In our assessment, there is still time for the necessary new capacity to be built to provide the required supply of large-scale generation certificates through to 2020 and beyond.
This year ended strongly with major players in the market—investors, financiers, developers and retailers—expressing positive intentions, notwithstanding the ongoing public debate about the role of renewables in the electricity market and the post-2020 climate policy environment. If this investment momentum continues into 2017, the 2020 Renewable Energy Target can be achieved.
We provide more detailed analysis of our assessment of progress towards the target, including the indicators we use to make this assessment, in Chapter 3. Progress towards 2020.
'The purpose of the Renewable Energy Target is to encourage more renewable energy and reduce emissions.'
4 Based on analysis of Clean Energy Australia reports 2012–2015.
5 & 6 See glossary for definition
7 Refer to Section 97 of the Renewable Energy (Electricity) Act 2000.
8 ERM Power announces renewables offtake agreements, www.ermpower.com.au/erm-power-announces-renewables-offtake-agreements/, 23 February 2017.
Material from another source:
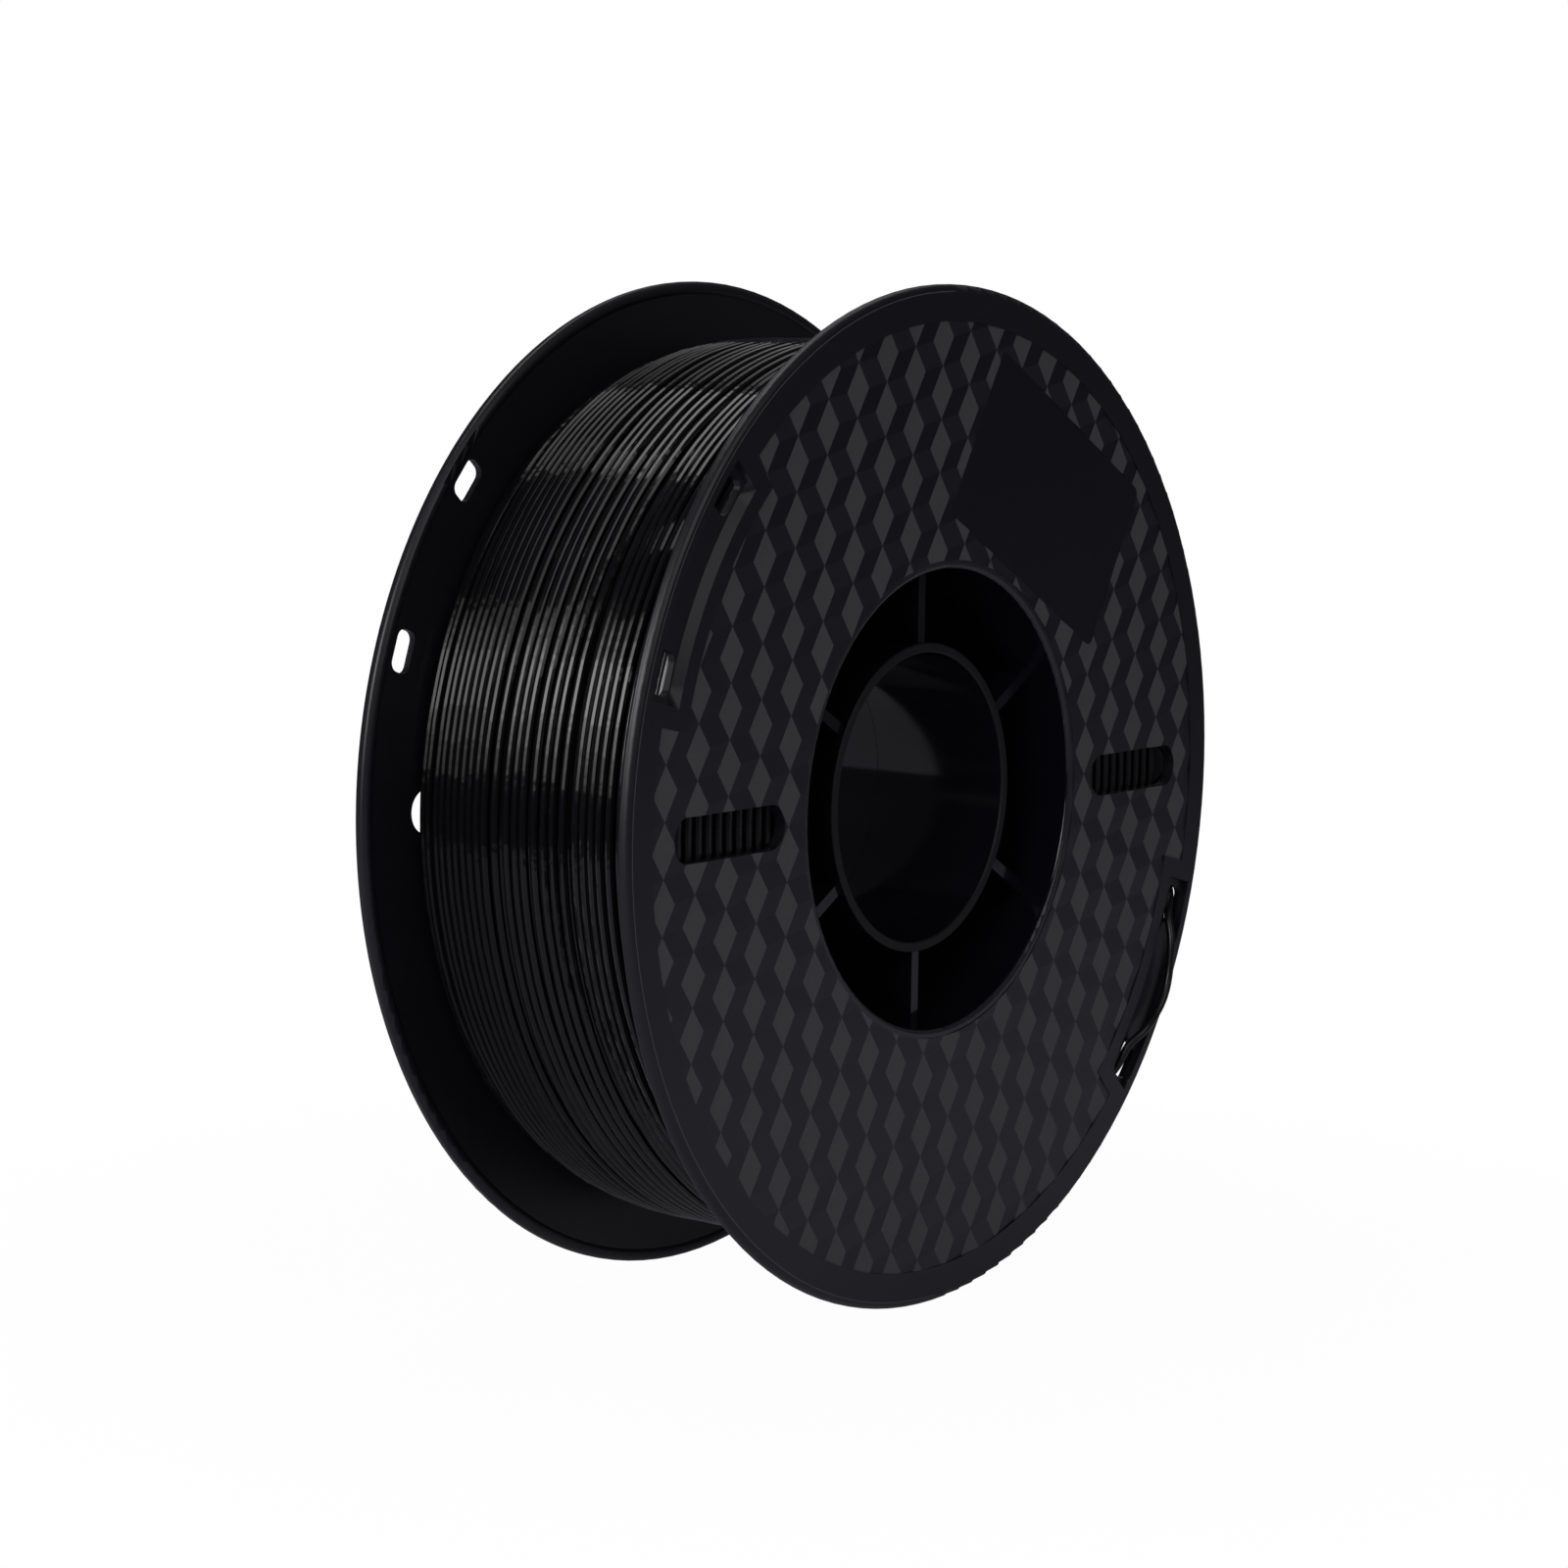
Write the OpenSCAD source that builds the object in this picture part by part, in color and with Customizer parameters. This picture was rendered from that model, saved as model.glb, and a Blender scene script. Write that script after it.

9 Alinta Energy's Commitment to Renewable Energy, https://alintaenergy.com.au/nsw/about-us/news/alinta-energy%e2%80%99s-commitment-to-renewable-energy, 21 February 2017.
10 Australian Energy Market Commission Report, 2016 Residential Electricity Price Trends. Estimates for 2016 price impacts are an average of the 2015–16 and 2016–17 financial year estimates.
11 Voluntary surrenders are currently associated with GreenPower and some desalination plants. The Australian Capital Territory government's 100% Renewable Energy Target proposes that all large-scale generation certificates will be transferred from generators to the Territory and voluntarily surrendered to the Clean Energy Regulator. However, no surrenders have been made to date.